しかし、着用物としては著しく不便なのである。
ヘビーオンスデニムと同じで重くて硬い上に洗濯すると乾きにくい。おまけに長ズボンジーンズとは異なり、長袖裏毛スエットパーカを着るのは夏以外のシーズンとなる。夏には暑くてとてもじゃないが着られない。
一方、長ズボンジーンズはまだ真夏でも穿くこともある。穿く人もいる。
洗濯物は夏の方が断然乾きやすい。気温が低くなればなるほど洗濯物は乾きにくい。
分厚い綿裏毛スエットという代物は晩秋から真冬、早春にかけてしか着用できないにもかかわらず、その気温下では洗濯すると乾きにくい。そういう矛盾した商品である。
もちろん生地としての価値は理解できる。それを定価3990円で製造販売できる企業力・資本力も理解できる。ただ、この商品を毎シーズン買いたいか?と問われると答えはNOである。手持ちの3枚で十分だし、この3枚が破損したら新たに買いなおしたいとは思わない。
もちろん実用品として選ぶならポリエステル素材のスウェットなどの方が乾きやすくシワになりにくく軽量のため便利。

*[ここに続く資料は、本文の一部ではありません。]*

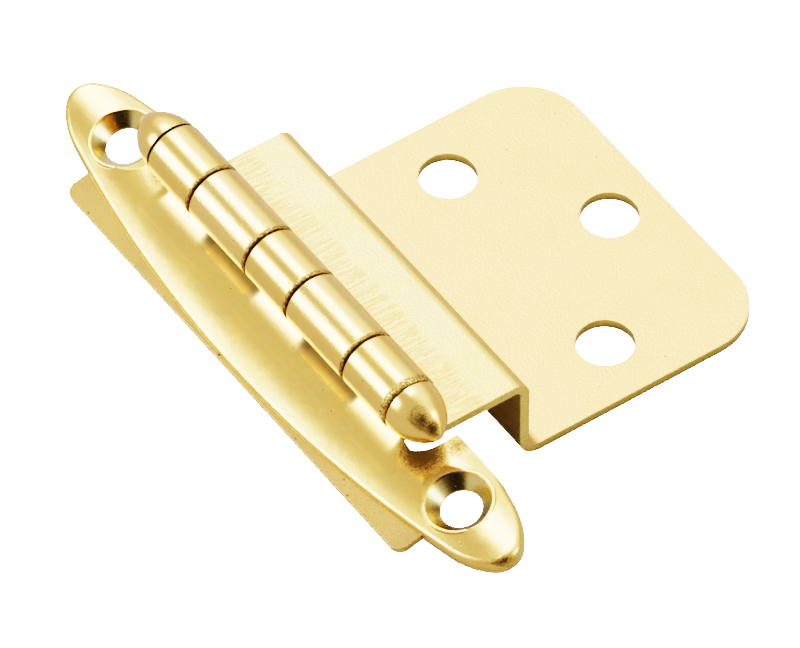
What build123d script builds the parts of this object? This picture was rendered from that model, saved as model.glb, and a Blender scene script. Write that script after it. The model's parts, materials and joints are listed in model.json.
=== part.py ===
from build123d import *
import math
import os

# Face-mounted cabinet hinge for a lipped door with a 3/8 inch rabbet.
# Millimetres. X runs from the pin towards the door plate, Y along the pin, Z up.
# The origin is the middle of the line through the door plate's two paired screw
# holes, on the upper face of that plate, which seats against the door's back.
# The frame wing stands where its spring leaves it, a little past shut.

# Door wing, one folded sheet
sheet = 1.0
wing_length = 38.3
rabbet_depth = 9.525
lip_overlay = 9.525
lip_to_pin = 3.85
pin_above_shelf = 5.455
screw_spacing = 25.4
screw_hole = 5.6
outer_screw_offset = 9.6
wall_to_screws = 13.3
screws_to_edge = 15.1
plate_corner_radius = 6.4
shelf_fold_radius = 0.6
plate_fold_radius = 1.4
window_past_pin = 3.6

# Pin and rolled knuckles
pin_diameter = 3.86
pin_clearance = 0.04
middle_knuckle = 6.4
door_knuckle = 8.85
knuckle_gap = 0.25
ramp_angle = 45.0
door_root_radius = 1.7
leaf_root_radius = 6.5
leaf_root_start = 4.4
root_relief = 0.6
seam_gap = 0.15
knuckle_rounding = 0.2
outer_rounding = 0.4

# Finials
finial_radius = 2.85
finial_ogive_radius = 5.5
finial_tip_radius = 0.45
finial_gap = 0.15
finial_socket = 2.5
socket_clearance = 0.02

# Frame wing, a crowned boat-shaped leaf stamped from sheet
droop_angle = 14.3
crown_below_pin = 4.75
leaf_height = 2.44
leaf_centre_offset = 1.62
boat_past_barrel = 16.2
boat_width = 14.1
side_flatness = 1.1937
shoulder_radius = 8.5
tip_radius = 2.4
crown_radius_middle = 17.0
crown_radius_tip = 8.0
crown_radius_along = 800.0
crown_half_angle = 32.0
crown_overrun = 1.45
crown_sections = 7
knuckle_edge_offset = 2.3
ear_edge_offset = 2.65
ear_past_barrel = 1.95
ear_corner_radius = 2.9
leaf_rounding = 0.7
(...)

ファミマのアパレルは今まで「実用面」を意識したものも多かったのですが、このスウェットから読み取れるのは「本気でアパレル・服好きを取りにきた」ということでしょうか。
せめてパッケージデザインを変えるとか、何か「ファッションライン」として作ってるとわかるようにしてほしい。でないと服好きじゃない人はスウェットパーカーなどを「重くて硬くて着にくいな……」と思っちゃうんじゃないでしょうか。
と結ばれているのだが、ヘビーオンスの綿裏毛を求める層というのは、洋服マニア層と言っても過言ではないだろう。当方はマニア層ではないから、乾きにくい分厚い綿裏毛よりは乾きやすいポリエステル混裏毛とか合繊100%のダンボールニットの方がありがたい。
で、マニア層とそうではない層のどちらの人口が多いかというと圧倒的にマニア層の方が少ないだろう。そういう意味においては、「洋服好き」というのは他分野同様に「趣味の世界」「愛好家の世界」と同じだといえる。何十万円もする超合金を買う人や何万円のプラモデルを買う人、アイドルの推し活に何十万円もつぎ込む人と同じ存在だといえる。
ヘビーオンスデニム生地やヘビーオンス綿裏毛素材をマス層に普及させようというのは、何十万円の超合金をマスに売ろうとするのと同じくらいのミスマッチな取り組みだろう。